• **Exercise goal**: Nothing outside the stretch should be returned: give exactly the lines from the line containing "The three.js and" through the line containing "668, 1.0, -2.6)]", including both.

• **Task data**:
####################
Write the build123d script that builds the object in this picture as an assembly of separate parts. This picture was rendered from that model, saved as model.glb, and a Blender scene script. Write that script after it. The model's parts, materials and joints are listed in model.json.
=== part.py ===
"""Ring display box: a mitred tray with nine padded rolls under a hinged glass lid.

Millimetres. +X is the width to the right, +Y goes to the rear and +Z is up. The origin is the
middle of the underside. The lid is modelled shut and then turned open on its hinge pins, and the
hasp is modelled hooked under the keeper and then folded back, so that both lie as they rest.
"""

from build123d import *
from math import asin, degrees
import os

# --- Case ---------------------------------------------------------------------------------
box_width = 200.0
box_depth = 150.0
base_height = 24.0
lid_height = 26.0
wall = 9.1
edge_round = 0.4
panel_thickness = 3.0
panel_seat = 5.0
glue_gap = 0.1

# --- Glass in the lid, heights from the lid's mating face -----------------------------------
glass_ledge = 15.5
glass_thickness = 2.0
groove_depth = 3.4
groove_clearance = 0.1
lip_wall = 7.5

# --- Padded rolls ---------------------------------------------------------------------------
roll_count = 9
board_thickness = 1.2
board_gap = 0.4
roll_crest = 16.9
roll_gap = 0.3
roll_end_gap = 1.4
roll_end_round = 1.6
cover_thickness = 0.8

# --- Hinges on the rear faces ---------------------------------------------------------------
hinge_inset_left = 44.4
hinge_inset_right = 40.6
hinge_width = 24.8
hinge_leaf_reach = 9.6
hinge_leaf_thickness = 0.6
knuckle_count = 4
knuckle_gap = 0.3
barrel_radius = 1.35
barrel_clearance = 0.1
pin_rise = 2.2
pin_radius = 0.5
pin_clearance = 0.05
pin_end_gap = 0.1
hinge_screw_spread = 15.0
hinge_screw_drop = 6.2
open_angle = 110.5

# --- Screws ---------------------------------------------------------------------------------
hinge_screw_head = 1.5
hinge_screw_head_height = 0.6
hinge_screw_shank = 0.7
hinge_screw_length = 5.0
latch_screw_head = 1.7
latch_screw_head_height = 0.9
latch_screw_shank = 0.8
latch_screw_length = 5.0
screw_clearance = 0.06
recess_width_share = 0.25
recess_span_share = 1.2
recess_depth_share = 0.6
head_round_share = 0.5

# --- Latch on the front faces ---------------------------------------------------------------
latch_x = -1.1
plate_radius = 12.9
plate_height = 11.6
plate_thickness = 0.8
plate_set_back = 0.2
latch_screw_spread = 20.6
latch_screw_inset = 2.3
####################
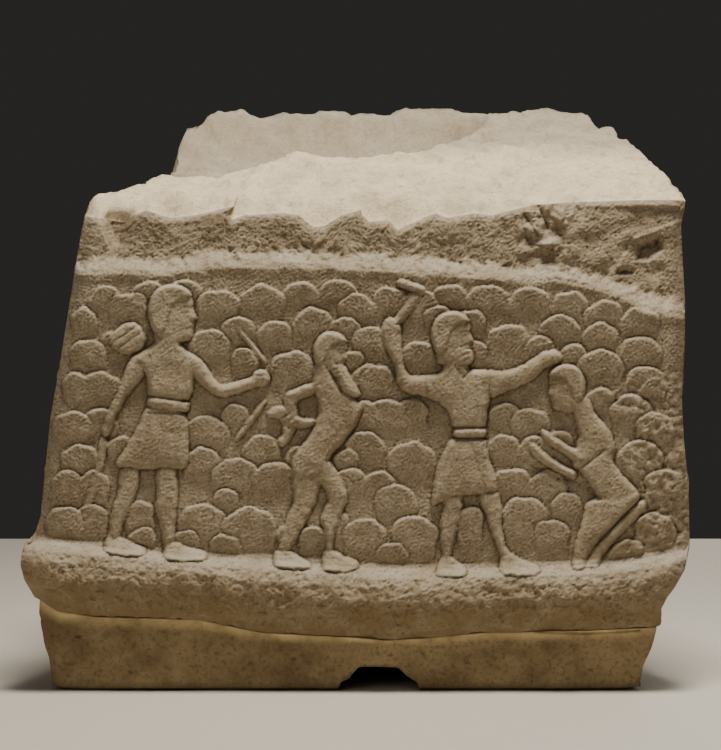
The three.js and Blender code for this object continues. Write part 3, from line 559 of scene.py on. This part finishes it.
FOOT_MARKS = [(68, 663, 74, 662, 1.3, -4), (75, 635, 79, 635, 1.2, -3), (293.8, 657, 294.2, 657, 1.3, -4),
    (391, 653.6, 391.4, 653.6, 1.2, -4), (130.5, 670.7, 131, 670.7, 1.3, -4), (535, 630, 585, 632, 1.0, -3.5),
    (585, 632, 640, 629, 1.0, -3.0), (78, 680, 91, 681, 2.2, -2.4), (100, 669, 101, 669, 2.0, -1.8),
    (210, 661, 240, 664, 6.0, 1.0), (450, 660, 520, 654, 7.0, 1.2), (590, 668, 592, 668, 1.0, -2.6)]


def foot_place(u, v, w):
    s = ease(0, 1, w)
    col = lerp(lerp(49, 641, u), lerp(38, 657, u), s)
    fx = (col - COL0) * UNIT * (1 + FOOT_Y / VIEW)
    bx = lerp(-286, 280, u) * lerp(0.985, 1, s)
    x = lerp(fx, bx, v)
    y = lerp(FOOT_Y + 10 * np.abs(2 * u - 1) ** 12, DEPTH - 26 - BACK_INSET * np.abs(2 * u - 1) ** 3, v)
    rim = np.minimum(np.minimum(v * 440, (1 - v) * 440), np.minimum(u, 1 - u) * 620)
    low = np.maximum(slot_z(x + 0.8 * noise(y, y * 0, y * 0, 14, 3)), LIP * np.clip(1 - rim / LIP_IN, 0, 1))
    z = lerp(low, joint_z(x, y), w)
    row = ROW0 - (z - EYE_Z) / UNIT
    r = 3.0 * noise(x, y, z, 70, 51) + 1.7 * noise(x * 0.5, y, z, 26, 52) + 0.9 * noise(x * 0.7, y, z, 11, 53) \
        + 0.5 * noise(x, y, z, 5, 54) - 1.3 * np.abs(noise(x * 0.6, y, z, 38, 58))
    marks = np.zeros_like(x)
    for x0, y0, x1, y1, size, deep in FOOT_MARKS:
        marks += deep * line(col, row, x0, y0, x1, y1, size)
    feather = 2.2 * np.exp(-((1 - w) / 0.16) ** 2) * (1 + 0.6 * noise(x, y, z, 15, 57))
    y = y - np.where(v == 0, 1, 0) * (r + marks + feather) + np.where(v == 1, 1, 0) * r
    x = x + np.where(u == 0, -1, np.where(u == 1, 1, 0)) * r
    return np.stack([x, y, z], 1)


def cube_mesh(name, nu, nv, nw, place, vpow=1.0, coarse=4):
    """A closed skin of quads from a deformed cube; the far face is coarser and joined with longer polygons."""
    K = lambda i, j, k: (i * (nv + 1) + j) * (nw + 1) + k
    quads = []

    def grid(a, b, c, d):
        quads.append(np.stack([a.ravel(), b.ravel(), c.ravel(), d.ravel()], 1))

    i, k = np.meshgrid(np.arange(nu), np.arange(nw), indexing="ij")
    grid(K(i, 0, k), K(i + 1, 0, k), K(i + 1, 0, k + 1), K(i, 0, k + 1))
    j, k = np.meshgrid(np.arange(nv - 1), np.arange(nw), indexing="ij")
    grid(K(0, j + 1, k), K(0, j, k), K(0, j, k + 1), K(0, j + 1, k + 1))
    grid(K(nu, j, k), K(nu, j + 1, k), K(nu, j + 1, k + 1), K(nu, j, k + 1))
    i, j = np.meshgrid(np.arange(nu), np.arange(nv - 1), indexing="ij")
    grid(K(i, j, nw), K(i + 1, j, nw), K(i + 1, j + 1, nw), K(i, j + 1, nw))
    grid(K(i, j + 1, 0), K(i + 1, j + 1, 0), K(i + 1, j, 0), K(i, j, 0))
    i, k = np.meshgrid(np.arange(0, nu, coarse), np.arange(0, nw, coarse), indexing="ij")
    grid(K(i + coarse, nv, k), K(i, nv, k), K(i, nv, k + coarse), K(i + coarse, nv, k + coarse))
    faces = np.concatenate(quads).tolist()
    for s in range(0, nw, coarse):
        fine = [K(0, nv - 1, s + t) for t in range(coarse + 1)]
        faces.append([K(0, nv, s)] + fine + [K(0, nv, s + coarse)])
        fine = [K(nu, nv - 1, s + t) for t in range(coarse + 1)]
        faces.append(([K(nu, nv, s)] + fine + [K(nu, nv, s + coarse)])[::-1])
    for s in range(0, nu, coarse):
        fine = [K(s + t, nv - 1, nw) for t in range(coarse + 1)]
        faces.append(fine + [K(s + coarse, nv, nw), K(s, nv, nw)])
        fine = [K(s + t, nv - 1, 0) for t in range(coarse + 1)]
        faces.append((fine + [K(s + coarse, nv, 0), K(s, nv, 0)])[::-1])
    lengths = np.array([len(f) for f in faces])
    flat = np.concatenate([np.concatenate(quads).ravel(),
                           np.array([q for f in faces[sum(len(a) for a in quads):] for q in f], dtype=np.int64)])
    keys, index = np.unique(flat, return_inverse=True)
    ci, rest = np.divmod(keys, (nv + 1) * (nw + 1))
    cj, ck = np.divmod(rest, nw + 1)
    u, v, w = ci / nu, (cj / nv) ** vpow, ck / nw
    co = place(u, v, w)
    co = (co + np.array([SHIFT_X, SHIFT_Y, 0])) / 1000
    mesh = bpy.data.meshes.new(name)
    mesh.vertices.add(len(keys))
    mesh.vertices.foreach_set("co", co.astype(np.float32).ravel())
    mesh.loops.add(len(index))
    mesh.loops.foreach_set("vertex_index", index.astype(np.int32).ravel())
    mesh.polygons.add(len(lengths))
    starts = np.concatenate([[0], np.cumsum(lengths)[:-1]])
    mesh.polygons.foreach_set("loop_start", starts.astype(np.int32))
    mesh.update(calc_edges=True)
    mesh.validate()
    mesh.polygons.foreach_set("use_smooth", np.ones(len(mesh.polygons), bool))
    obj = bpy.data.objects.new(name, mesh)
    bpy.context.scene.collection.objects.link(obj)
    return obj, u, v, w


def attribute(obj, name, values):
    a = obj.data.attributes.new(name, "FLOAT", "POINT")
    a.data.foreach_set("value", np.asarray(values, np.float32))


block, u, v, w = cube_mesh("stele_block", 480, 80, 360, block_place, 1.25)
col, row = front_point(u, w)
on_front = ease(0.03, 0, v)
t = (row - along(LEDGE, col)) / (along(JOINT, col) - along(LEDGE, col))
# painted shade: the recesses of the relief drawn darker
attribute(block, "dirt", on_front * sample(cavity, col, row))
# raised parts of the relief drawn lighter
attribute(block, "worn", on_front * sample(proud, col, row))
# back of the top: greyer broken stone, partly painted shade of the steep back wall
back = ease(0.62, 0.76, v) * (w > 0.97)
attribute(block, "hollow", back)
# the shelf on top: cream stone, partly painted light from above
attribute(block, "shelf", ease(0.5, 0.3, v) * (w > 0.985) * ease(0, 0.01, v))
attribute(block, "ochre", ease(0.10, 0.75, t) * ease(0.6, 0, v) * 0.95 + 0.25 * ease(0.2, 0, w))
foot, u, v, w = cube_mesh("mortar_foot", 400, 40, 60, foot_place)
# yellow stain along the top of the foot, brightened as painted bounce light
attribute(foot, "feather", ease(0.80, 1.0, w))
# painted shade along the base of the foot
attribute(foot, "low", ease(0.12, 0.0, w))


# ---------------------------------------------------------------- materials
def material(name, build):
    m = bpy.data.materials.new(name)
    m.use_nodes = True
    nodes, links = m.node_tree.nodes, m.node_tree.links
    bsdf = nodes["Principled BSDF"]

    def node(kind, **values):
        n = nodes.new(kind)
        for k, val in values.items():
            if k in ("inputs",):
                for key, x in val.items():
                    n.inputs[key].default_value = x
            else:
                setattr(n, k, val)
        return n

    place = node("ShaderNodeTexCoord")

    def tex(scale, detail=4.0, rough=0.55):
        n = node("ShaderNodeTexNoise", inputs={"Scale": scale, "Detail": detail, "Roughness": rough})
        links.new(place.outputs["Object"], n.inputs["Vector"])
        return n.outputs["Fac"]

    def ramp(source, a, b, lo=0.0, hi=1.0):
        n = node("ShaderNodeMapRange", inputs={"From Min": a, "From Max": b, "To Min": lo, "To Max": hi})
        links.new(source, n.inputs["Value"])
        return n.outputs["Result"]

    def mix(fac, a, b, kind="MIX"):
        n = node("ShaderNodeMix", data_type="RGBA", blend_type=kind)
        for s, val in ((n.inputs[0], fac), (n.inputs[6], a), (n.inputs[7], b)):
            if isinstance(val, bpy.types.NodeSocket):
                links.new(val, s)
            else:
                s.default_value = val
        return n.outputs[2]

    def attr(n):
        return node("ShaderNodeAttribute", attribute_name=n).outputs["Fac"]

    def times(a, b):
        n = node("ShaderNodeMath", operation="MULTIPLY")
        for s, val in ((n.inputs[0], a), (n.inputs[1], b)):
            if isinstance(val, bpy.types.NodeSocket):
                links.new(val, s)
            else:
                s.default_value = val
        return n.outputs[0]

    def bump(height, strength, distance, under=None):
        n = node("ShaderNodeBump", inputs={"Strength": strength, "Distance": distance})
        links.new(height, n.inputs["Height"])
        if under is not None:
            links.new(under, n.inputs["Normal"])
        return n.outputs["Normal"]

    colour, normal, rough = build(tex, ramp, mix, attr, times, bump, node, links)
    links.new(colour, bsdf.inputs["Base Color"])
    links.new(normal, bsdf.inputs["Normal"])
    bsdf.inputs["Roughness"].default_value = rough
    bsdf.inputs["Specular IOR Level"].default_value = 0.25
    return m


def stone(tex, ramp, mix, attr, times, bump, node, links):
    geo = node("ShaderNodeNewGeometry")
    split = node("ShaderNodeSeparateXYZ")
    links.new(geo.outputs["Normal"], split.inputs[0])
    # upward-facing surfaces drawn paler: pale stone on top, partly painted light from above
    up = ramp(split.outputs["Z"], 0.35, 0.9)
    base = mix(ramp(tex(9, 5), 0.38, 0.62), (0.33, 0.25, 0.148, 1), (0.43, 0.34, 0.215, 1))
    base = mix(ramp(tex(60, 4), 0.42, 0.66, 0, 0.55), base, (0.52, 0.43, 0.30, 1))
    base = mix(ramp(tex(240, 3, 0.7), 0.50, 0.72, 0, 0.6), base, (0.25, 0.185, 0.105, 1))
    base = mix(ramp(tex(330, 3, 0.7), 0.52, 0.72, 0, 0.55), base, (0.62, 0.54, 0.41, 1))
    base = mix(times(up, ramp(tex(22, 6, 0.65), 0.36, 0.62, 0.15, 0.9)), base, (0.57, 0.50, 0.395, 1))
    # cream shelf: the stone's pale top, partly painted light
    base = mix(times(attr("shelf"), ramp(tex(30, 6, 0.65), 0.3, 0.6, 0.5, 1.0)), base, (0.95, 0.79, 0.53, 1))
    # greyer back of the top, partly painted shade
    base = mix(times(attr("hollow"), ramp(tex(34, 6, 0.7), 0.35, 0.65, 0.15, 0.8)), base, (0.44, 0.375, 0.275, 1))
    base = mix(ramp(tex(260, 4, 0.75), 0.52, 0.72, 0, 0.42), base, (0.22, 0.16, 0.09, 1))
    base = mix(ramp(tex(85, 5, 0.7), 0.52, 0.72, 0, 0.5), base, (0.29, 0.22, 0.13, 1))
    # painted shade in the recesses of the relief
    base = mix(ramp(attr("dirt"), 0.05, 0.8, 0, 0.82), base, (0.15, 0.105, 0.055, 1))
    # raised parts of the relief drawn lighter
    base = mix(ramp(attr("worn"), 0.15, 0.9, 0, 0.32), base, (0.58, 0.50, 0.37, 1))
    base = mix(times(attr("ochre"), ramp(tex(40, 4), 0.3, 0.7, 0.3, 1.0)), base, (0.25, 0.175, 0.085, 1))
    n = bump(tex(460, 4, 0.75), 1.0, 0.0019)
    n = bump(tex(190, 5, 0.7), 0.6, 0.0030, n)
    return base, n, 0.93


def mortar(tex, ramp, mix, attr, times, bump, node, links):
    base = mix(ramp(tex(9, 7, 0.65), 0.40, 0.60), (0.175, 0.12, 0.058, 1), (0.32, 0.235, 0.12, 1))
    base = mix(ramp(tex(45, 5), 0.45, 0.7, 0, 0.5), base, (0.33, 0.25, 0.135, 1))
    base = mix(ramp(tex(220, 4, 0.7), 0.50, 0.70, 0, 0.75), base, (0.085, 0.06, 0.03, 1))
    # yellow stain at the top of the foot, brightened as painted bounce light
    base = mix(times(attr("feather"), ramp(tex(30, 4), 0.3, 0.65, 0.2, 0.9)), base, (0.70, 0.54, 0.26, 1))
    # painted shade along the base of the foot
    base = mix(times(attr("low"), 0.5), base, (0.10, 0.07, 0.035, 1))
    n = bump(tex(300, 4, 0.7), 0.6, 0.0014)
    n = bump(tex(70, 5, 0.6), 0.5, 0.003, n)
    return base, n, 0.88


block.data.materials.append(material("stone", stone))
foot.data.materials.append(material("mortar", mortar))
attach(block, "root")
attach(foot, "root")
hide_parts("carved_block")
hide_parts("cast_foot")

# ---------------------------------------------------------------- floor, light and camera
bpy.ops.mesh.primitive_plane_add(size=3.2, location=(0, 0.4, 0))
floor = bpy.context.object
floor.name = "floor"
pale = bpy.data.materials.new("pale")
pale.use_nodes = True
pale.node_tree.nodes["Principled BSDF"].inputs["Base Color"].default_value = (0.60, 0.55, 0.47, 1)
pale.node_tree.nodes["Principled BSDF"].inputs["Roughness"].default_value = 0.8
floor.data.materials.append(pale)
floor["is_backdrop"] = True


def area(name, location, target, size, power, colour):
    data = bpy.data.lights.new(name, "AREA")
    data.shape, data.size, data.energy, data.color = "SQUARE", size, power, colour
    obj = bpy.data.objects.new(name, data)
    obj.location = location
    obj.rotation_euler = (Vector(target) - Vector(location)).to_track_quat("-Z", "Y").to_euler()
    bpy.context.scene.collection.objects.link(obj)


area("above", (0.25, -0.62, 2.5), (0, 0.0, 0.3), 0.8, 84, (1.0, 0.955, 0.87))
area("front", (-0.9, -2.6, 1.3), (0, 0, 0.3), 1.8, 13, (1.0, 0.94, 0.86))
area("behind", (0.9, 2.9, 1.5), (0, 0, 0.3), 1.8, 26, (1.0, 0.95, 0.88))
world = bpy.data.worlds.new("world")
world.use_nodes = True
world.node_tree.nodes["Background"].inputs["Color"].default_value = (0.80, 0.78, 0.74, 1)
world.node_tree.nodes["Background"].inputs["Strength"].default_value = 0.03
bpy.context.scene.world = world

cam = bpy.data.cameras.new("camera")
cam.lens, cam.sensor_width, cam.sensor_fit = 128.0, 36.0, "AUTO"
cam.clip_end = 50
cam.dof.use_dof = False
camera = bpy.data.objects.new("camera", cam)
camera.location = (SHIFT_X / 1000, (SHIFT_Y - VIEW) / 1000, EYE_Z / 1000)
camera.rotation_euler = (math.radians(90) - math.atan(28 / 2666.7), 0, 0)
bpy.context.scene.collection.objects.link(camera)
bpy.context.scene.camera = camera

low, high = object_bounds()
####################
• **Solution for this task**:
The three.js and Blender code for this object continues. Write part 3, from line 559 of scene.py on. This part finishes it.
FOOT_MARKS = [(68, 663, 74, 662, 1.3, -4), (75, 635, 79, 635, 1.2, -3), (293.8, 657, 294.2, 657, 1.3, -4),
    (391, 653.6, 391.4, 653.6, 1.2, -4), (130.5, 670.7, 131, 670.7, 1.3, -4), (535, 630, 585, 632, 1.0, -3.5),
    (585, 632, 640, 629, 1.0, -3.0), (78, 680, 91, 681, 2.2, -2.4), (100, 669, 101, 669, 2.0, -1.8),
    (210, 661, 240, 664, 6.0, 1.0), (450, 660, 520, 654, 7.0, 1.2), (590, 668, 592, 668, 1.0, -2.6)]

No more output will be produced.